> [SUPPLIED DATA]:
--- --- ---

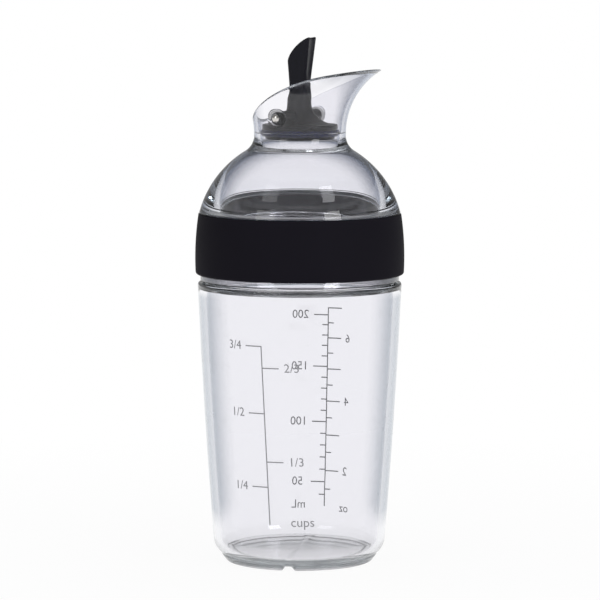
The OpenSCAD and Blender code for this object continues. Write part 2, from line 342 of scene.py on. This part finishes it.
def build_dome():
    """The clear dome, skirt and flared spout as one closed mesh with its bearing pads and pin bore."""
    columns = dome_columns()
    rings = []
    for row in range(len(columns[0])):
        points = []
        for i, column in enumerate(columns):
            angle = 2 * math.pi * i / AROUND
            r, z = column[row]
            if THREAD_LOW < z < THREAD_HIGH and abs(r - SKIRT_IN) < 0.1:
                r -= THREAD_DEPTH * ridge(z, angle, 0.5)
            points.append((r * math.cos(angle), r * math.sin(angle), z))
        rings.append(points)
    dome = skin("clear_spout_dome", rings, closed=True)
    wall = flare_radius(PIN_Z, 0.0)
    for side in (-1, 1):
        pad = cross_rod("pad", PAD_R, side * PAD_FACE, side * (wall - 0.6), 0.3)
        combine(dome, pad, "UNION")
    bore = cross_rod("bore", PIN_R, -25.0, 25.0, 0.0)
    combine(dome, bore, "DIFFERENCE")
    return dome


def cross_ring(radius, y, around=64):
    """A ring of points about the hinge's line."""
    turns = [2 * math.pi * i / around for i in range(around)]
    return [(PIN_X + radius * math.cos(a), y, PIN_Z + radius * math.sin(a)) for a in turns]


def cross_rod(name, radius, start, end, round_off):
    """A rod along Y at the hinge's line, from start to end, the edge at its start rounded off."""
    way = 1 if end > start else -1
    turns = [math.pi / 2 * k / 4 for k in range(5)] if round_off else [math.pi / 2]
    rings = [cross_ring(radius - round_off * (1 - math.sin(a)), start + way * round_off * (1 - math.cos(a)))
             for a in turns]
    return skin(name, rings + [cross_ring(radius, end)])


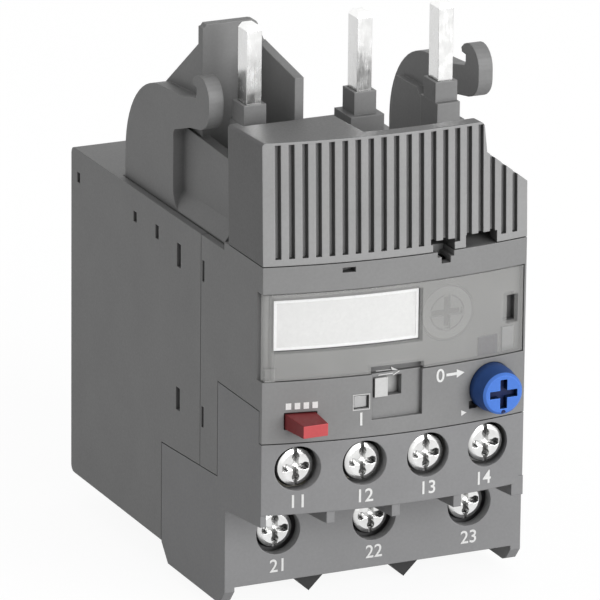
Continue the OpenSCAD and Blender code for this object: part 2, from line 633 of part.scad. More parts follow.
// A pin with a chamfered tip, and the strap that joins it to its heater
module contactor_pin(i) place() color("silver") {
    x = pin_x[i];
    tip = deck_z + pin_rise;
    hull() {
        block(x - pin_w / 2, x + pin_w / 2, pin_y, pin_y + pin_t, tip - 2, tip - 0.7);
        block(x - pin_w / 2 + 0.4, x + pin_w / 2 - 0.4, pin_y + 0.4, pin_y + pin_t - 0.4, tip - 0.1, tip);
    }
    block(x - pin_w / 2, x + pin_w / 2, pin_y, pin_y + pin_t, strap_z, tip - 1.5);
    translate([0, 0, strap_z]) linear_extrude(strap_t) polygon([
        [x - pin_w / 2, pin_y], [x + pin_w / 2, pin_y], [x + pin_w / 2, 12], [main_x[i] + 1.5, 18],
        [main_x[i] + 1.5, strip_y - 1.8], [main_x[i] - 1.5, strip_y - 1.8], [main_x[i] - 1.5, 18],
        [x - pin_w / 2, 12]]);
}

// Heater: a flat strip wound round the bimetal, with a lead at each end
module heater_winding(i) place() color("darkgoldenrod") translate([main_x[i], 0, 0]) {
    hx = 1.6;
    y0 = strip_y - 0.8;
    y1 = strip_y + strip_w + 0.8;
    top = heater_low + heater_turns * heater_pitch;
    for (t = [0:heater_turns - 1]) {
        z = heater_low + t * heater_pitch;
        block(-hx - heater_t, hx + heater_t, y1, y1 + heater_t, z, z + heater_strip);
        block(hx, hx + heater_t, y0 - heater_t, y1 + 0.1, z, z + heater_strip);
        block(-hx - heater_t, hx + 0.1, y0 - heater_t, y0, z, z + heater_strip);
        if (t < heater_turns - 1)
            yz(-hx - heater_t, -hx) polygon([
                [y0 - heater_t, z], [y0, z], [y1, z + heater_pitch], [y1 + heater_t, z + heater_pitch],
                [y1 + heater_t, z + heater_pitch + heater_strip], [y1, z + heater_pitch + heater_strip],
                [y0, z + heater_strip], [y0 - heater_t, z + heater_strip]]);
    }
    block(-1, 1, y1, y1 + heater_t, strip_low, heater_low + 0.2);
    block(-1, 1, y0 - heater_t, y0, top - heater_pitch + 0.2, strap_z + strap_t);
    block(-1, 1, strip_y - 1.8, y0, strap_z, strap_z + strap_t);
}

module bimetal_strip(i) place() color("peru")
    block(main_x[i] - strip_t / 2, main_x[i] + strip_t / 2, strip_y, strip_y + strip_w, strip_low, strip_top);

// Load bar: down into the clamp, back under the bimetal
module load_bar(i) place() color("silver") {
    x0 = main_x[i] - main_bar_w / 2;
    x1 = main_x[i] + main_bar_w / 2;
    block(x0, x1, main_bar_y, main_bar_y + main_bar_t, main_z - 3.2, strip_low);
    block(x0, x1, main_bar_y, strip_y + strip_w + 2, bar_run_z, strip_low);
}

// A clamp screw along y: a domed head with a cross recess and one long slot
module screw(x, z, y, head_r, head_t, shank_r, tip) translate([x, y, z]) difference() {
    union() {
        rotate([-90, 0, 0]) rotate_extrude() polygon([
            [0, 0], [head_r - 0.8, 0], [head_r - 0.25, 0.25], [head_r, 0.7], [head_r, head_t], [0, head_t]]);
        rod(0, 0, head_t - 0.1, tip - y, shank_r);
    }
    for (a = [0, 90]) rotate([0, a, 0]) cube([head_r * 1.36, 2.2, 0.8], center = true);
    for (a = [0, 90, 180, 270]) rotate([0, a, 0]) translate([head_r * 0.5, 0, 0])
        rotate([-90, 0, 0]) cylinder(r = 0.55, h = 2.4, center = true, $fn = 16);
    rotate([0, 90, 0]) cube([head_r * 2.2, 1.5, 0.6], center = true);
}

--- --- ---

> [PROBLEM TO SOLVE]:
Of all the lines above, how many contain the word "object"? Answer with only the number.

> [COMPLETE OUTPUT]:
2